Sodoba Nasiry used to work for the former Afghan parliament's TV channel. Now she's unable to rent a room in Pakistan because her visa is expired.
Sodoba Nasiry used to work for the former Afghan parliament's TV channel. Now she's unable to rent a room in Pakistan because her visa is expired.

Afzal from the Pakistani Interior Ministry's visa department offered assurances to RFE/RL's Radio Mashaal that all applications for visa extensions filed by Afghan journalists are being processed.
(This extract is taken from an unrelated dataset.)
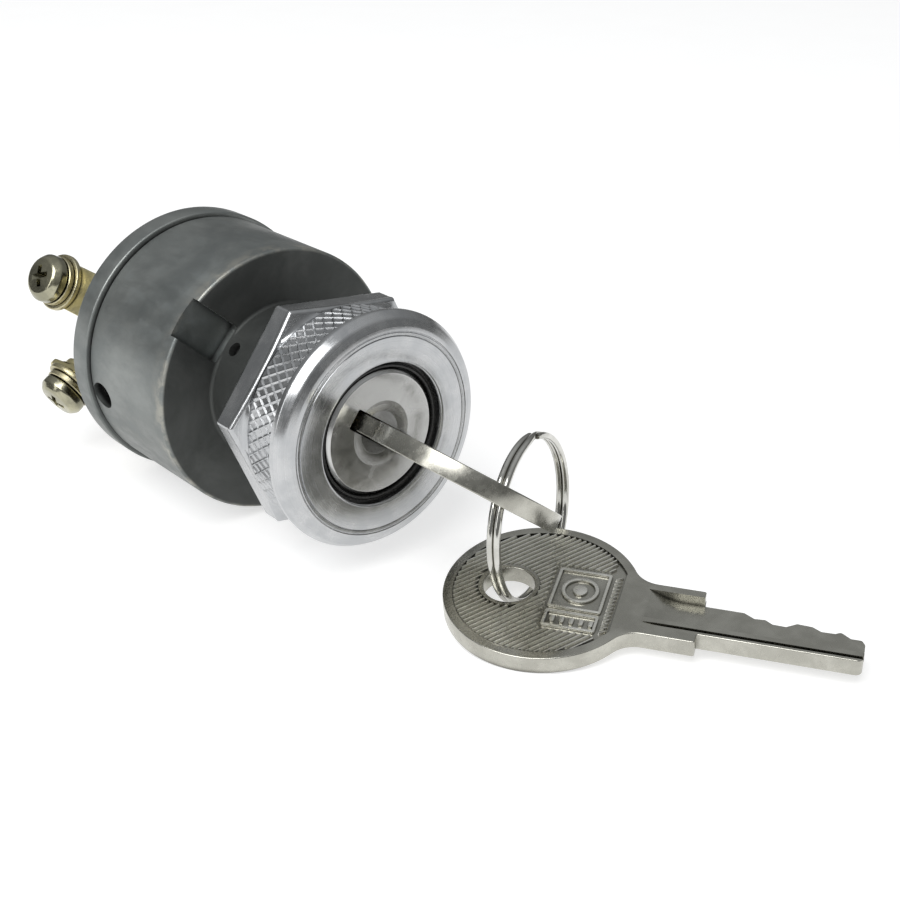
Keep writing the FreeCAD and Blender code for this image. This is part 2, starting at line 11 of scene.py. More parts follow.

He said that if any Afghan media workers provide proof about bribe-taking that legal action would be taken against the perpetrators.

As for outside help, media watchdogs such as RSF say they are doing what they can to help.

"It's very hard for me to talk about specific cases, but we are helping those who fled from the Taliban and went to Pakistan or Iran or are still living in Afghanistan," RSF Asia-Pacific director Daniel Bastard said. "Our policy for Afghan journalists is to give them assistance."

Bastard said the support his organization provides includes helping Afghan journalists in Pakistan get to third countries because "we know they cannot live for [the] long term in Pakistan."

Going back to Afghanistan is not an option for journalists like Shirzad, who says her hometown is dominated by the Taliban and whose husband, a cameraman, has also received threats related to his work as a journalist.

With no visa in hand and no one to take up her cause, she said she feels "great hopelessness."

"You work to tell the truth," she said of her profession, "only to face death threats and find there is no one to protect us."